Sales pitches in which the customer is so dim-witted that he needs the name and phone number of the company to be repeated, slowly, less than five seconds after he was first told it.
An assortment of stereotypical characters from which the cast is plucked, apparently at random: the dof oke humiliated at regular intervals by his child, his wife and probably the dog too, the streetwise Indian who can get almost anything for next to nothing, the gay guy who speaks for all retail florists… need I go on?
It costs the same to flight a bad ad as it does to flight a good one (although if I had my way I’d levy a surcharge for mediocrity) so why not go for a good one? It can only be because our industry (on both sides of the fence) is increasingly the home for risk-averse and creatively insensitive decision-makers.
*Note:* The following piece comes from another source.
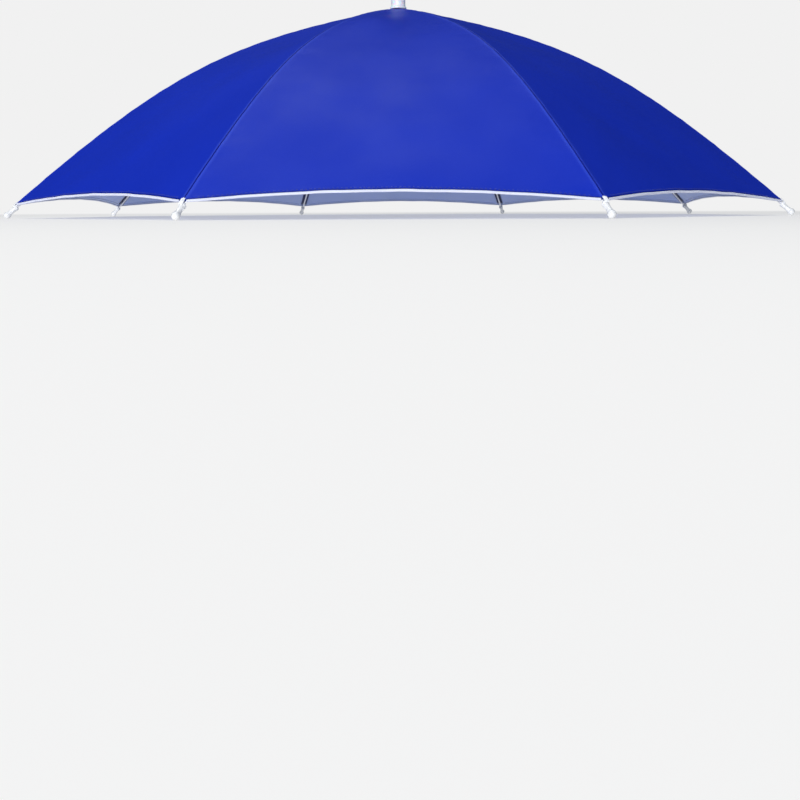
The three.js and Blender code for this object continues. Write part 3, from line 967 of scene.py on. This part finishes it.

This ‘theatre of the mind’ stuff that people bang on about in debates about the art of writing for radio sounds alarmingly risk-laden to these cowardly managers. Better to be safe than sorry, they argue, forgetting that it needs something rather more special than the safe option in order to stand out among the 1 000+ advertisements (according to the latest Accenture research) that each and every one of us is exposed to every day.
Happily, there are still some oases of advertising excellence punctuating the barren desert that makes up 90% of today’s commercial radio landscape. Chris Marrington’s spots for the Redefine property group are hugely entertaining (helped in no small measure by excellent production values) while successfully conveying the brand’s new positioning. DDB’s massive catalogue of ads featuring the hapless Steve of “beep bank” may have annoyed some, but mostly they drew in audiences to what eventually became something of a popular soap opera, while the Mercedes-Benz brand has always been in good hands with the radio writers at Network BBDO.
But the sobering truth is that it is far easier to list the bad than the good. Perhaps we need to get our writers, and their clients, to spend some time listening to the kind of radio campaigns that win awards at Cannes. Or would that be too much like hard work?